Anderson asked if the city could go ahead with proactive measures while the plan is still being built. Letizia responded that she hopes the city can continue to improve the current work it is doing while the planning process is underway.
Woodward told Letizia, “I know you are moving at speed, but science says we have to move with speed and it is not toward something 20 years out. It is in the next five to 10 years … I am hoping we can immediately start the plan and move at speed into the future with it.”
City planner Pam Mierau, who is Letizia’s supervisor, responded that she thinks the plan is moving “really fast. We have to have this in the bag by July. It is a great opportunity to step back, take stock of what we have been doing [in the past few years], and really think strategically about where we want to go in the future.”
Letizia said she is approaching mitigation and adaptation simultaneously. Mitigation is about causes, she said. It refers to reduction of greenhouse gas emissions.
Adaptation refers to identification of risks and vulnerabilities created by climate change — dealing with impacts, both current and future.
“Low carbon resilience,” she said, “is a two-pronged approach that tackles both concurrently.”
Combining mitigation and adaptation results in what Letizia calls co-benefits — benefits that might not be achieved if a city tackled only adaptation or only mitigation.
“Co-benefits can include pollutant capture, improved biodiversity, energy savings, reduced waste, improved water collection, improved air and water quality, cost savings, green job creation, improved human health, carbon sequestration, increased property values, reduced congestion, and reduced extreme temperature.”
As an example she cited a green roof bylaw being implemented by the City of Toronto for large commercial buildings.
“Their major motivation is climate change,” Letizia said, “but [this will also] improve air quality and aesthetics, reduce energy use through decreased demand for air conditioning, increase local food production and biodiversity, create greater seismic resilience, create more green jobs, and reduce waste because green roofs last twice as long as regular roofs.”
She outlined the timeline for her first year required by the FCM funding:
Phase 1 – August to December 2019: Take stock
Phase 2 – November 2019 to February 2020: Define the challenges
Phase 3 – February to May 2020: Explore and develop solutions
Phase 4 – May to July 2020: Design and approve a plan, choosing highest impact and highest feasibility options
In year two she will begin to implement the plan and set it up for long-term adoption after the grant period.
Letizia outlined the city documents she has studied, the research on international best practices she’s done, the local groups she has talked to, interviews she has conducted, and partners she’s developed (including Selkirk College, BCIT, SFU and the EcoSociety) in her first months on the job.

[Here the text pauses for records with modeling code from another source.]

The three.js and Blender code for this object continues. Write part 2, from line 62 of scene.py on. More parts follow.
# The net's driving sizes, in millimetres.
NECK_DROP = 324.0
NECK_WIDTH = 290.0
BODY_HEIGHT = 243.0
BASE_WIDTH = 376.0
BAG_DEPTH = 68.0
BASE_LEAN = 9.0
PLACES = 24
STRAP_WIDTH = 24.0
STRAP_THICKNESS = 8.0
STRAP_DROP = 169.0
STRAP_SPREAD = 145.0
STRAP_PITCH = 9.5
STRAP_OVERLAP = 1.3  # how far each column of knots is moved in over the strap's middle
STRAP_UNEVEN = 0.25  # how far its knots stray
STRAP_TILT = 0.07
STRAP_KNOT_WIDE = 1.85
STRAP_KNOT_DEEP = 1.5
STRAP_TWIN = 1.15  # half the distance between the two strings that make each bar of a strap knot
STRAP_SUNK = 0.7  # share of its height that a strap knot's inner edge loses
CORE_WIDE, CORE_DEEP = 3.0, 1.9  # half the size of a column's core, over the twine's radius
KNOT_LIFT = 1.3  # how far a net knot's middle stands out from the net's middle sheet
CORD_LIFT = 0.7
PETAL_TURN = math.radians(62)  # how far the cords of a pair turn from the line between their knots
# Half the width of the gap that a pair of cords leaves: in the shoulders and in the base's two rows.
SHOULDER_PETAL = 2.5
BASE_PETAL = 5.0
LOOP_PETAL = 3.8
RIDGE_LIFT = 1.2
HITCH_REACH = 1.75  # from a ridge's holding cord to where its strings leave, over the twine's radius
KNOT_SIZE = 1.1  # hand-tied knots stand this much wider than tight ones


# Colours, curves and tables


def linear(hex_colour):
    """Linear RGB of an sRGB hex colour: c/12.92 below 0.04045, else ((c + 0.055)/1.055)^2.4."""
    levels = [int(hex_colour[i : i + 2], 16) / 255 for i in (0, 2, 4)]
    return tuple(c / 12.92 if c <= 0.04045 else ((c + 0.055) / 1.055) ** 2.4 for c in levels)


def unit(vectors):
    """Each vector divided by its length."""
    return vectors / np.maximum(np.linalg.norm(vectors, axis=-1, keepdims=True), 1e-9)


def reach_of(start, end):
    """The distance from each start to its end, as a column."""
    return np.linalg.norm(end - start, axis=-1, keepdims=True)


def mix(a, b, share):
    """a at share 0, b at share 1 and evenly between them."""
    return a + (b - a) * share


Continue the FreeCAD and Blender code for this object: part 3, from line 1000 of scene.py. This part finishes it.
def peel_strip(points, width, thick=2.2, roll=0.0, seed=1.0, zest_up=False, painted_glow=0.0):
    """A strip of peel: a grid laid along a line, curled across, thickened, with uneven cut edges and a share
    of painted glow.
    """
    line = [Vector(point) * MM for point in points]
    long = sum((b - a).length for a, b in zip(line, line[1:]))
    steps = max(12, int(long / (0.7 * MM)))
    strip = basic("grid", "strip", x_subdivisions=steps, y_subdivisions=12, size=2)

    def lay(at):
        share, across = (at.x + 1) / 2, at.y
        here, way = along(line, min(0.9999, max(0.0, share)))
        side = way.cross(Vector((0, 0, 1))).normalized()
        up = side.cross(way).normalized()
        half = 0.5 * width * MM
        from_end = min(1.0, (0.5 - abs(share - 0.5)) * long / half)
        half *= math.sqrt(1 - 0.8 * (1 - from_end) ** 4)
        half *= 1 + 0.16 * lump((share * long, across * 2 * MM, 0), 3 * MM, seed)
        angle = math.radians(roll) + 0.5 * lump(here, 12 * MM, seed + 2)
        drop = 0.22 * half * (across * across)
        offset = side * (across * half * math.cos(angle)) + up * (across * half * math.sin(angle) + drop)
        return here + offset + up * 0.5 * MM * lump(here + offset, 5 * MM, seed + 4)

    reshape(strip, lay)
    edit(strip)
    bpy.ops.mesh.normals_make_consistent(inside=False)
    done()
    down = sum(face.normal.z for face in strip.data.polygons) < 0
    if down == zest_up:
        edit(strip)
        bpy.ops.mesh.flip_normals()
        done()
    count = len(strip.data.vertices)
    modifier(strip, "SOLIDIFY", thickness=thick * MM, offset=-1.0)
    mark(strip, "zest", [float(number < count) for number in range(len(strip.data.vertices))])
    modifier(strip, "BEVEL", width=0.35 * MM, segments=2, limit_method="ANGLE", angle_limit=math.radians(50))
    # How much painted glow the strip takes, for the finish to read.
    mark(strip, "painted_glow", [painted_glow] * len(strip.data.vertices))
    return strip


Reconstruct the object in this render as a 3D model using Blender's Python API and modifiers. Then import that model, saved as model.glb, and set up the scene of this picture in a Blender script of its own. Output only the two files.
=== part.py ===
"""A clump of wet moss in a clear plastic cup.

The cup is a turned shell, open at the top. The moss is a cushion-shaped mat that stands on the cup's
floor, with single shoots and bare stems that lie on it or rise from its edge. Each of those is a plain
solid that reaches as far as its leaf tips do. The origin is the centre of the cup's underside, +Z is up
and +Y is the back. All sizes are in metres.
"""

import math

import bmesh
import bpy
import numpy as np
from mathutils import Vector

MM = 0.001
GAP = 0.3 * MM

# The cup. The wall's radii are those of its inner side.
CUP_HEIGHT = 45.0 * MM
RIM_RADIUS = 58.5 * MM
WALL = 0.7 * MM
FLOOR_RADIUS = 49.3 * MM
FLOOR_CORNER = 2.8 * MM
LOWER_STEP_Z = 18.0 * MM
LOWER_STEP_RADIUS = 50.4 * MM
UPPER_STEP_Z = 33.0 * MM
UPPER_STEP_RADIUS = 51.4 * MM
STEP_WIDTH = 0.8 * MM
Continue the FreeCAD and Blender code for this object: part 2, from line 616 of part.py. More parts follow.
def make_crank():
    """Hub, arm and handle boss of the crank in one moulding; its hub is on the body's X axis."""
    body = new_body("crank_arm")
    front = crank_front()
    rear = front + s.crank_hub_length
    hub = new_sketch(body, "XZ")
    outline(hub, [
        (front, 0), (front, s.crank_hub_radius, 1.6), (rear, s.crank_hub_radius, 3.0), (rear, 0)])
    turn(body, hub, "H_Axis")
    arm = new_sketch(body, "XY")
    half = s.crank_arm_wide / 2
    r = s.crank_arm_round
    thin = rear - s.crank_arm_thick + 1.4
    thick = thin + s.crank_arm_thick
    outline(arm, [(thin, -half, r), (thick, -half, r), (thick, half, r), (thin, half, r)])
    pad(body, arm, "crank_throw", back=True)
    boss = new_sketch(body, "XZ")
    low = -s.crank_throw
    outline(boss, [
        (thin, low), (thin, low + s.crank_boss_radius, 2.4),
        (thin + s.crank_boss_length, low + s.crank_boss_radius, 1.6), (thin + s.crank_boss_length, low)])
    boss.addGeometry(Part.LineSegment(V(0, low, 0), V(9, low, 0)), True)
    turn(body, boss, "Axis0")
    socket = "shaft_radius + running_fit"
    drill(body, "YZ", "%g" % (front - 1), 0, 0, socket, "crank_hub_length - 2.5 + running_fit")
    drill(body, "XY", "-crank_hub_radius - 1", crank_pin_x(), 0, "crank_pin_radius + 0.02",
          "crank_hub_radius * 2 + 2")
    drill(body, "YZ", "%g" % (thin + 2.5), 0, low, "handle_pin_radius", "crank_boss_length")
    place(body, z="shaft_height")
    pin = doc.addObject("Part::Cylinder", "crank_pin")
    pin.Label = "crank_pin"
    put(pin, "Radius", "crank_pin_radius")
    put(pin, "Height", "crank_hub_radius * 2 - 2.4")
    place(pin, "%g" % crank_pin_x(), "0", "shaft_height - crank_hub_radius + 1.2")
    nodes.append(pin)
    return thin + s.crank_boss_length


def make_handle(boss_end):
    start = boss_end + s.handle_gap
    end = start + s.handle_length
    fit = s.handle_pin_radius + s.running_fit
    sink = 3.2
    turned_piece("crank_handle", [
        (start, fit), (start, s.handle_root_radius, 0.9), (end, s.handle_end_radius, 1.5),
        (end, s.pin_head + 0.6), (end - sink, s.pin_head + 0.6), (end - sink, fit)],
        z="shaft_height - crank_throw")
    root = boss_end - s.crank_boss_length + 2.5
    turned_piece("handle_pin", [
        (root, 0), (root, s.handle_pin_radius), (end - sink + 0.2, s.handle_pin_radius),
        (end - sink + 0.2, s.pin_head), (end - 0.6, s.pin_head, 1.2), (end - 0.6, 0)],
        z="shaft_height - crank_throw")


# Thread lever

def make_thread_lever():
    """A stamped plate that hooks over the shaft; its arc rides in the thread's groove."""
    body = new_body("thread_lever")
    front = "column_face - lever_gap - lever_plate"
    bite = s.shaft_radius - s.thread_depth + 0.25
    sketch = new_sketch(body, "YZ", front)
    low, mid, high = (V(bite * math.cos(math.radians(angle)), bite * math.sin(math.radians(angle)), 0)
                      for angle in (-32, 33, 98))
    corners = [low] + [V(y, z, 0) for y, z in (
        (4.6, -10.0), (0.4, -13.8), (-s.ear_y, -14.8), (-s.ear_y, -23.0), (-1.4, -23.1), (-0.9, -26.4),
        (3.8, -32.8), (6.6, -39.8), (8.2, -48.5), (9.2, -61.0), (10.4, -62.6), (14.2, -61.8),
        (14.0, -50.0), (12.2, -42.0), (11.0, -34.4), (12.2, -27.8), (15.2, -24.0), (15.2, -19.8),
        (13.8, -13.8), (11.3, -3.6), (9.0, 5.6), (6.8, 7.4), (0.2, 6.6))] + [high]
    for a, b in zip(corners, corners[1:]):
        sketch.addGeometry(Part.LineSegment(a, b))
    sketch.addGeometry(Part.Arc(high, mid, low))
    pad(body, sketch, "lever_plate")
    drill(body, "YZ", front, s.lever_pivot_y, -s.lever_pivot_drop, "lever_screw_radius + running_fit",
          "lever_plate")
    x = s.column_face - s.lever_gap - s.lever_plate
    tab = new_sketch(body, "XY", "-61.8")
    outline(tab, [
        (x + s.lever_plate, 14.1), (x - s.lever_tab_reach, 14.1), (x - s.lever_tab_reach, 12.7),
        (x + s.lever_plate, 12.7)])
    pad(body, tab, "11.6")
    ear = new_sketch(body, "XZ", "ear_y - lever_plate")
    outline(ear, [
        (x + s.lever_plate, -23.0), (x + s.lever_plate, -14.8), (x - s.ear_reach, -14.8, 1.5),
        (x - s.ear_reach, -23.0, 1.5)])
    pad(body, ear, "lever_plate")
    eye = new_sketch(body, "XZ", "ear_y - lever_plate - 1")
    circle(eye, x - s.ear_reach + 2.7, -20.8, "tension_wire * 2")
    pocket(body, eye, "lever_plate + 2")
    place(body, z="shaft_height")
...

She said she is forming a climate change working group consisting of city employees plus people from public health, information technology, economic development and social services, to assist in developing the plan.
Dooley advised her to consult with a mix of people.
“I appeal to you to have a good mix of focus groups,” he said. “You don’t get good results with like-minded people. You get good results with people who challenge us to think differently or come up with new ideas.”
City initiatives already in place, Letizia said, that form a basis for the plan, include the community solar garden, the EcoSave program, seniors home weatherization, high density zoning, emergency management research, forest fire mitigation work, early implementation of new building rules in the Step Code, water conservation, and flood mitigation measures.
Dooley advocated retrieving methane from landfills, incinerating waste for energy, and having recycling and compost bins within a five minute walk of any resident — all ideas he said he had gleaned from reading a waste plan that Letizia co-wrote for the Town of Banff in 2017.
“With waste,” Dooley said, “I think we are at a crossroads. This may be the opportunity to make the change necessary to shift how we manage waste. We have told our residents: create as much waste as you want and we will come and pick it up and take it away. I believe there has got to be a new way.”